Abstract

This essay discusses the multivocal and interlingual referentiality in the prose poems (or sections) called the "Diario íntimo de la soledad" ("The Intimate Diary of Solitude") by Giannina Braschi in the final sections of El imperio de los sueños (1988), translated as Empire of Dreams (1994). The connections between globalization and postmodernism occur in the how and why of international cultural references. Braschi refers to the cultural world of the Spanish-American writer in New York in funny ventriloquisms voiced by barely sketched characters. The fractured, cosmopolitan cityscape of New York provides the context for postmodern parodic elegy and performance informed by the perspective of Puerto Ricans in a global context, a global South consisting of two islands within the same country. After the locus amoenus of imperial dreams, the poem in the "Diario" moves to contemplate New York, then an island (both Manhattan and Puerto Rico are islands) and the sea.

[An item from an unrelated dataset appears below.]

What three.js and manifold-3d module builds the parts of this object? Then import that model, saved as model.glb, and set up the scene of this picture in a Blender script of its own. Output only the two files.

The postmodern ways in which Braschi represents and refers to the megalopolis of New/eva York do not thematize a political message, but rather the complexity of Puerto Rico's political and cultural condition finds an echo as a "poetic egg." After reminding readers of the connections between globalization and Postmodernism, I show that Linda Hutcheon's theory of five "routes to reference" in Postmodernism occur in Braschi's work.